Throughout the last decade, a lot of people have implemented and compared several algorithms that try to solve the frequent itemset mining problem as efficiently as possible. Unfortunately, only a very small selection of researchers put the source codes of their algorithms publicly available such that fair empirical evaluations and comparisons of their algorithms become very difficult. Moreover, we experienced that different implementations of the same algorithms could still result in significantly different performance results. As a consequence, several claims that were presented in some articles were later contradicted in other articles. For example, a very often used implementation of the Apriori algorithm is that by Christian Borgelt [11]. Nevertheless, when we compared his implementation with ours, the performance of both algorithms showed immense differences. While Borgelt his implementation performed much better for high support thresholds, it performed much worse for small thresholds. This is mainly due to differences in the implementation of some of the used data structures and procedures. Indeed, different compilers and different machine architectures sometimes showed different behavior for the same algorithms. Also different kinds of data sets on which the algorithms were tested showed remarkable differences in the performance of such algorithms.

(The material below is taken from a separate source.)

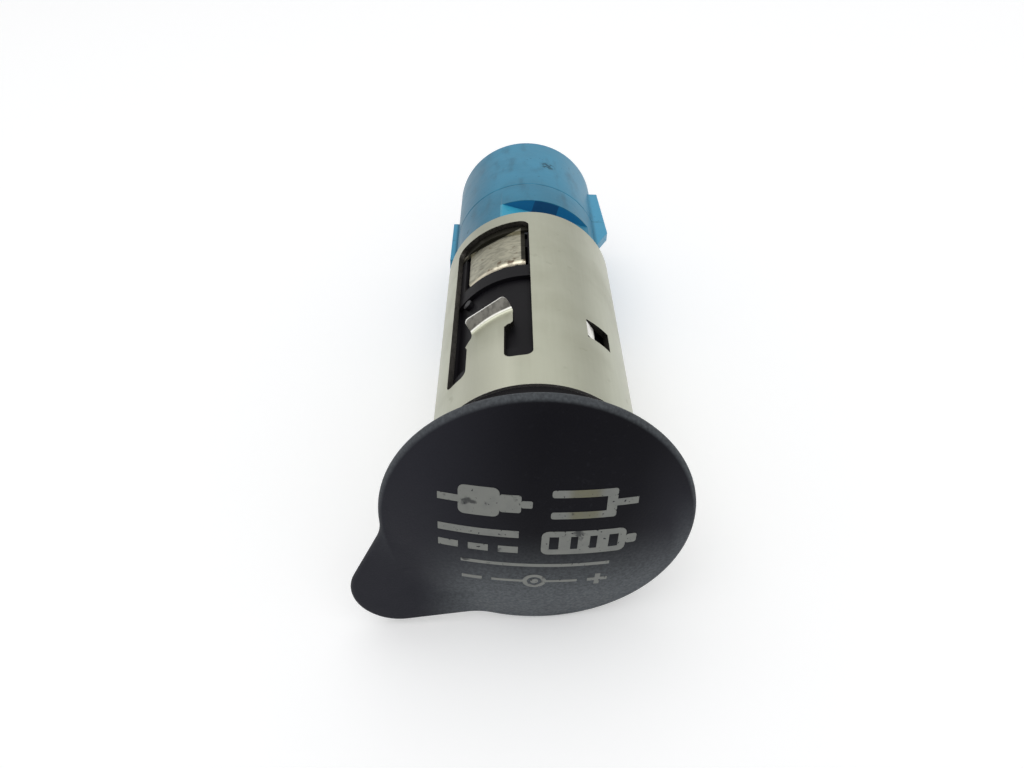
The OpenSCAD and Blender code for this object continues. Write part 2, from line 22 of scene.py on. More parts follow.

An interesting example of this is presented by Zheng et al. in their article on the real world performance of association rule algorithms [45] in which five well-known association rule mining algorithms are compared on three new real-world data sets. They discovered different performance behaviors of the algorithms as was previously claimed by their respective authors. In this survey, we presented an in depth analysis of a lot of algorithms which made a significant contribution to improve the efficiency of frequent itemset mining. 37

We have shown that as long as the database fits in main memory, the Hybrid algorithm, as a combination of an optimized version of Apriori and Eclat is by far the most efficient algorithm. However, for very dense databases, the Eclat algorithm is still better. If the database does not fit into memory, the best algorithm depends on the density of the database. For sparse databases the Hybrid algorithm seems the best choice if the switch from Apriori to Eclat is made as soon as the database fits into main memory. For dense databases, we envisage that the partition algorithm, using Eclat to compute all local frequent itemsets, performs best. For our experiments, we did not implement Apriori with all possible optimizations as presented in this survey. Nevertheless, the main cost of the algorithm can be dictated by only a few very large transactions, for which the presented optimizations will not always be sufficient. Several experiments on four different data sets confirmed the reasoning presented in the analysis of the various algorithms.